| RECORDED DATA |
****************************************

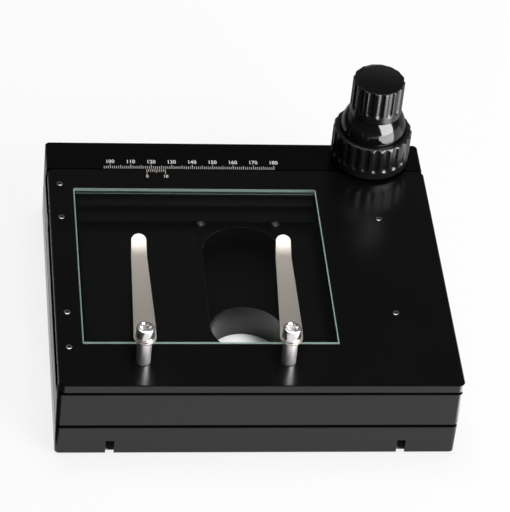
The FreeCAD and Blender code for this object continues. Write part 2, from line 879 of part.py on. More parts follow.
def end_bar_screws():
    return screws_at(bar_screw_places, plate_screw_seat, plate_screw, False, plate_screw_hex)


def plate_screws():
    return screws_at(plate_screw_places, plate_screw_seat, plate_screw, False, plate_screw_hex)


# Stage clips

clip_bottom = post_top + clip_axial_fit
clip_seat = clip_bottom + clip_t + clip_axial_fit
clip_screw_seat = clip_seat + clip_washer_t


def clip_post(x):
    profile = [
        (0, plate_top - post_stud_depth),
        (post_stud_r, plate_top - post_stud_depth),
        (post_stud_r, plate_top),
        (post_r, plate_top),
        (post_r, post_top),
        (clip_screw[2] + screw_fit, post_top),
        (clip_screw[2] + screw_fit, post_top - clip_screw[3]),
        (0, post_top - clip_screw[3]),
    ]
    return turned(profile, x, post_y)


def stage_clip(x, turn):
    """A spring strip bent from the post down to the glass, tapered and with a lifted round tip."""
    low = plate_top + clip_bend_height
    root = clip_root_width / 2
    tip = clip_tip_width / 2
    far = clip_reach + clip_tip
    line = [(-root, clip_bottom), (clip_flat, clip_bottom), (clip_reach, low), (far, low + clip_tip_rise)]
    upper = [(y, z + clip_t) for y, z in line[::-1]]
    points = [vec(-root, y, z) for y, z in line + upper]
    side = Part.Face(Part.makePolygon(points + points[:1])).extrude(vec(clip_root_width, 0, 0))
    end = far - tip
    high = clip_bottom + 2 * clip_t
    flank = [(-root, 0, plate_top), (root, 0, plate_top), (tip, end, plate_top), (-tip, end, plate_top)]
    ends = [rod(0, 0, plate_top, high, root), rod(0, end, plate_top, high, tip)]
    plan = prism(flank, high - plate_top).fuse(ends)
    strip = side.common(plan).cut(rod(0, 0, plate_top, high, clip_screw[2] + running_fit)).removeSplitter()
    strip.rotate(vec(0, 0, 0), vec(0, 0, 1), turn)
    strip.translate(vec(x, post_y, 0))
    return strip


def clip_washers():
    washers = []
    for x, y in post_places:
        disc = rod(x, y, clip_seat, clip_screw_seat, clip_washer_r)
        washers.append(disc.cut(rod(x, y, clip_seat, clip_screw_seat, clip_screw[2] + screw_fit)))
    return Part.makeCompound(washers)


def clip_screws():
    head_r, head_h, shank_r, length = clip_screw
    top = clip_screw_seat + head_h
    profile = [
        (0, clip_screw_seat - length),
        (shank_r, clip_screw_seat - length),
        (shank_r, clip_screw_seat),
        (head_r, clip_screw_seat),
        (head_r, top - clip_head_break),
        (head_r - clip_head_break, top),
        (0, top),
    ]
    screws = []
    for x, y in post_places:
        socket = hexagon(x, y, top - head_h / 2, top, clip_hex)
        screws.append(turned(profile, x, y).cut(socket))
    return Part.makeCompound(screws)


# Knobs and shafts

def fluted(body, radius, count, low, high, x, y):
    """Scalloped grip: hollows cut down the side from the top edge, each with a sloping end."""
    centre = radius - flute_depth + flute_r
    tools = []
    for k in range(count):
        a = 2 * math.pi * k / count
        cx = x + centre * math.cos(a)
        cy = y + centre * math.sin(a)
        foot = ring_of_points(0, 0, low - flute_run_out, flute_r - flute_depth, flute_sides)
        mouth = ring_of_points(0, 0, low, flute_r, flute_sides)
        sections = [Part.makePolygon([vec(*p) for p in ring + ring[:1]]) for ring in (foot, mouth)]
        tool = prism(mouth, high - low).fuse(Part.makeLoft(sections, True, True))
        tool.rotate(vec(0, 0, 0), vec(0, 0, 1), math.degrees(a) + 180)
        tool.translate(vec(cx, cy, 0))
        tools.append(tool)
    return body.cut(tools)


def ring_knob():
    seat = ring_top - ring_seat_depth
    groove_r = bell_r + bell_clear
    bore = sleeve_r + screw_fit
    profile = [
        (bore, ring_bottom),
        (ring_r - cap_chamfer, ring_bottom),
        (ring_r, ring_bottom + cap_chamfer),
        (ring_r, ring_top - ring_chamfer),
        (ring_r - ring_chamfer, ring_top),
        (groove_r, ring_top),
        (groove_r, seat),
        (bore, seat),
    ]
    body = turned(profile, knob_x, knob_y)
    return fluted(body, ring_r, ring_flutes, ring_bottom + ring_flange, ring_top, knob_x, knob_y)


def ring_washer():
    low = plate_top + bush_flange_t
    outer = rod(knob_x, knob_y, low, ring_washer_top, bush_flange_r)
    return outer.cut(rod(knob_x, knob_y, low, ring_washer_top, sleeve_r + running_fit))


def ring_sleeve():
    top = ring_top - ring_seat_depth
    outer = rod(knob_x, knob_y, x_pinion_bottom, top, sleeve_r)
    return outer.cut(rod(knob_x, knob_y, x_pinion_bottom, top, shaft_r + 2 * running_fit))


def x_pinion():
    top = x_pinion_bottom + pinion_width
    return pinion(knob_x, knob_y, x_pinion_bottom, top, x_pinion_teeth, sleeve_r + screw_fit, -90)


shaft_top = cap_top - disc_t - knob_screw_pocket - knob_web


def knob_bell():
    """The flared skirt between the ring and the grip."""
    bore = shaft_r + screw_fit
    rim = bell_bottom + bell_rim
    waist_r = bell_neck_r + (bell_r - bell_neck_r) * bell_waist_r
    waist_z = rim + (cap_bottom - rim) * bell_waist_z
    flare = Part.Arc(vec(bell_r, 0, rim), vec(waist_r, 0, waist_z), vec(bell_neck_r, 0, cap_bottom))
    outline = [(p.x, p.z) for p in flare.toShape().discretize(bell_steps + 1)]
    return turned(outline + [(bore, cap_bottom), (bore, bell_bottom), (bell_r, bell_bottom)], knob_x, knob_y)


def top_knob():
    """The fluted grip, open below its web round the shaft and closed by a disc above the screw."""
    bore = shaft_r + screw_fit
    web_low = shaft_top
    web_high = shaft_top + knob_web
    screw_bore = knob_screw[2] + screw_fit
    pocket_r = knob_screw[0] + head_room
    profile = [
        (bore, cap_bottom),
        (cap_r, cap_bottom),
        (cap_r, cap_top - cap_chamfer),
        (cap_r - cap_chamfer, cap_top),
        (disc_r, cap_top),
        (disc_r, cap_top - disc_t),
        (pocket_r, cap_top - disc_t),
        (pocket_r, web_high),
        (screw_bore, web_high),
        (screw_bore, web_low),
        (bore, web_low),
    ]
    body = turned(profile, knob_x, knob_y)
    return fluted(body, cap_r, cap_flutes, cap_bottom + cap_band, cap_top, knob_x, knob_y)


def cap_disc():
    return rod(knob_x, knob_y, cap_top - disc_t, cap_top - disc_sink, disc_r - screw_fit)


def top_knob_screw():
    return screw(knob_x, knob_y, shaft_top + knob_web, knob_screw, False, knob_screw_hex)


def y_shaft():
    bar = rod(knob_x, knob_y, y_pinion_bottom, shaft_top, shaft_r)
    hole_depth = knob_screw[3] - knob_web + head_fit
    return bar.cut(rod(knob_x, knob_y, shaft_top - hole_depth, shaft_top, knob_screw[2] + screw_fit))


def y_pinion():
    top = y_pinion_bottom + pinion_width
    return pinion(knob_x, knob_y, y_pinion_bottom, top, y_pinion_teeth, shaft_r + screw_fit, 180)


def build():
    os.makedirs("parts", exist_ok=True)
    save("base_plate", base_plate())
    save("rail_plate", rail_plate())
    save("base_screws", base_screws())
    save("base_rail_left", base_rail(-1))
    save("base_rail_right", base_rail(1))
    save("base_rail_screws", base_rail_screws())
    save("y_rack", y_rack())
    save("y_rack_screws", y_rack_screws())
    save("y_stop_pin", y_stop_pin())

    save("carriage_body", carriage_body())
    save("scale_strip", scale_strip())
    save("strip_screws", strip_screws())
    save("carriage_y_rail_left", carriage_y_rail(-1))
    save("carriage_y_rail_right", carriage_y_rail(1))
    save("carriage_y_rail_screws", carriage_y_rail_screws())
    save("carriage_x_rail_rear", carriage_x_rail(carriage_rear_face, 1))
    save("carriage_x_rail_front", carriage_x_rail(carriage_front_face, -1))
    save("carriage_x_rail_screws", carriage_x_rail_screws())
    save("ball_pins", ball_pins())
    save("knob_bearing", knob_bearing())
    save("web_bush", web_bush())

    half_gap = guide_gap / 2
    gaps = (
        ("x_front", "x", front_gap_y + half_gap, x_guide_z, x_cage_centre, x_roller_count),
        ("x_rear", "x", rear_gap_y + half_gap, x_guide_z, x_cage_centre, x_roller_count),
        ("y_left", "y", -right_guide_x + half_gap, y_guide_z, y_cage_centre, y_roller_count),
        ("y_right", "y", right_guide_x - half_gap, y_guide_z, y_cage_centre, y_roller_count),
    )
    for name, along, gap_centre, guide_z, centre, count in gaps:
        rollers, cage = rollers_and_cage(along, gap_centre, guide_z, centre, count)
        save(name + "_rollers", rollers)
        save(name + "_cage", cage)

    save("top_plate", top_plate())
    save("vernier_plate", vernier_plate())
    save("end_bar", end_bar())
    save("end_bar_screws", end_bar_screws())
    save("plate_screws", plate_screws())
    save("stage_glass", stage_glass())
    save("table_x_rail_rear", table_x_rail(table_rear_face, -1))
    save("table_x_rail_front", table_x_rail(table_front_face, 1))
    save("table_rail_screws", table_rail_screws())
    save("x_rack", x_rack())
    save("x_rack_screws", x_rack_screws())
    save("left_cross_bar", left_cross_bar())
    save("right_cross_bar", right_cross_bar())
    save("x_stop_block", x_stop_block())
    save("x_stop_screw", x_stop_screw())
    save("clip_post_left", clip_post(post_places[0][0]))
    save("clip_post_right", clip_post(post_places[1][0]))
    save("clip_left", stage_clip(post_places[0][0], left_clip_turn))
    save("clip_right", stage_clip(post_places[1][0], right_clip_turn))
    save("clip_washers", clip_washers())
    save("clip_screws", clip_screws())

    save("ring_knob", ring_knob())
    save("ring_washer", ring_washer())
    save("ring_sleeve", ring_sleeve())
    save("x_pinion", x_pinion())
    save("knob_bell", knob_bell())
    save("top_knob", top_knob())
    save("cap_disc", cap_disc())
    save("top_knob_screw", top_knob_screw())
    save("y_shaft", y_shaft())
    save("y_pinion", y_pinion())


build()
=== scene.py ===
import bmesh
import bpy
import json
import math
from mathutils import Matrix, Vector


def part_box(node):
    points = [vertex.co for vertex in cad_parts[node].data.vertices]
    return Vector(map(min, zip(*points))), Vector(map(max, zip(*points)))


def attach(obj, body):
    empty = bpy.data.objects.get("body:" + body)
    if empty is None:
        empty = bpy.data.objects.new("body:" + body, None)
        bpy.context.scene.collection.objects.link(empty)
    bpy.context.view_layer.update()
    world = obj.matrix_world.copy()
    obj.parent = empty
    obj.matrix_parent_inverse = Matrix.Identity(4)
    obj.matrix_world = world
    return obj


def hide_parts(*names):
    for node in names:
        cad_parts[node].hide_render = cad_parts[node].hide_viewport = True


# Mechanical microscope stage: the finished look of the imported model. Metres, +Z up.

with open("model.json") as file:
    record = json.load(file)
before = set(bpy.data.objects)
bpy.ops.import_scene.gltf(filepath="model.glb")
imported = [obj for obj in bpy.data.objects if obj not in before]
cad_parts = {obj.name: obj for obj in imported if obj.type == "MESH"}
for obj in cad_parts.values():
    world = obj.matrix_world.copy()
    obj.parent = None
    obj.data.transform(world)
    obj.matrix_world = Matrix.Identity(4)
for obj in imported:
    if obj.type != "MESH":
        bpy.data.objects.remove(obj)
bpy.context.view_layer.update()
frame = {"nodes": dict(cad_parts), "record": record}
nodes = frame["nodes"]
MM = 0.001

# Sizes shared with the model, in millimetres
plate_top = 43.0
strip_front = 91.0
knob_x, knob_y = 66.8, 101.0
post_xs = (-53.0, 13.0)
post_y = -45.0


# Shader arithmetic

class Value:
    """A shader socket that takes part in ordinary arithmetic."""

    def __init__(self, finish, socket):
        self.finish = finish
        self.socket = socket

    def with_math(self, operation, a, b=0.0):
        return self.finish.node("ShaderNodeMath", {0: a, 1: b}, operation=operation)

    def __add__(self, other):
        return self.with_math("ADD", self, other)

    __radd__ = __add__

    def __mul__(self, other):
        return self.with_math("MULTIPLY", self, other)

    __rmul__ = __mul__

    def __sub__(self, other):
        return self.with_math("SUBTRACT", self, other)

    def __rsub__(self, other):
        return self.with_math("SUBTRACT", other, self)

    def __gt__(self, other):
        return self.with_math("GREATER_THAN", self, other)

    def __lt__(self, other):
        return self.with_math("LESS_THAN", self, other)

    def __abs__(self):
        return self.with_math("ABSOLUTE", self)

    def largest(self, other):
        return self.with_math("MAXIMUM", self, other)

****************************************

| WHAT TO WORK ON |
Produce the lines from the top of the listing through the "return strip" line exactly as they appear, with no additional output.

| ANSWER BELOW |
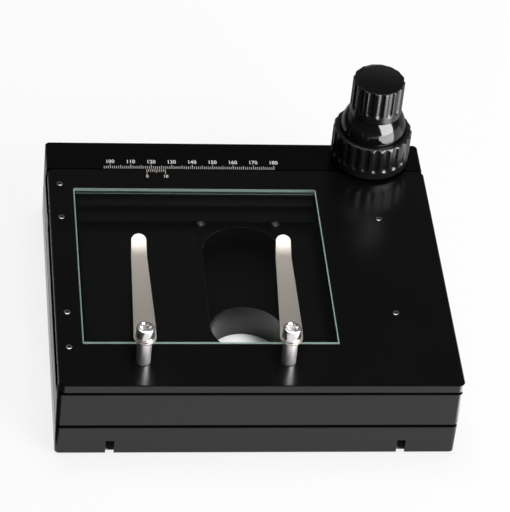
The FreeCAD and Blender code for this object continues. Write part 2, from line 879 of part.py on. More parts follow.
def end_bar_screws():
    return screws_at(bar_screw_places, plate_screw_seat, plate_screw, False, plate_screw_hex)


def plate_screws():
    return screws_at(plate_screw_places, plate_screw_seat, plate_screw, False, plate_screw_hex)


# Stage clips

clip_bottom = post_top + clip_axial_fit
clip_seat = clip_bottom + clip_t + clip_axial_fit
clip_screw_seat = clip_seat + clip_washer_t


def clip_post(x):
    profile = [
        (0, plate_top - post_stud_depth),
        (post_stud_r, plate_top - post_stud_depth),
        (post_stud_r, plate_top),
        (post_r, plate_top),
        (post_r, post_top),
        (clip_screw[2] + screw_fit, post_top),
        (clip_screw[2] + screw_fit, post_top - clip_screw[3]),
        (0, post_top - clip_screw[3]),
    ]
    return turned(profile, x, post_y)


def stage_clip(x, turn):
    """A spring strip bent from the post down to the glass, tapered and with a lifted round tip."""
    low = plate_top + clip_bend_height
    root = clip_root_width / 2
    tip = clip_tip_width / 2
    far = clip_reach + clip_tip
    line = [(-root, clip_bottom), (clip_flat, clip_bottom), (clip_reach, low), (far, low + clip_tip_rise)]
    upper = [(y, z + clip_t) for y, z in line[::-1]]
    points = [vec(-root, y, z) for y, z in line + upper]
    side = Part.Face(Part.makePolygon(points + points[:1])).extrude(vec(clip_root_width, 0, 0))
    end = far - tip
    high = clip_bottom + 2 * clip_t
    flank = [(-root, 0, plate_top), (root, 0, plate_top), (tip, end, plate_top), (-tip, end, plate_top)]
    ends = [rod(0, 0, plate_top, high, root), rod(0, end, plate_top, high, tip)]
    plan = prism(flank, high - plate_top).fuse(ends)
    strip = side.common(plan).cut(rod(0, 0, plate_top, high, clip_screw[2] + running_fit)).removeSplitter()
    strip.rotate(vec(0, 0, 0), vec(0, 0, 1), turn)
    strip.translate(vec(x, post_y, 0))
    return strip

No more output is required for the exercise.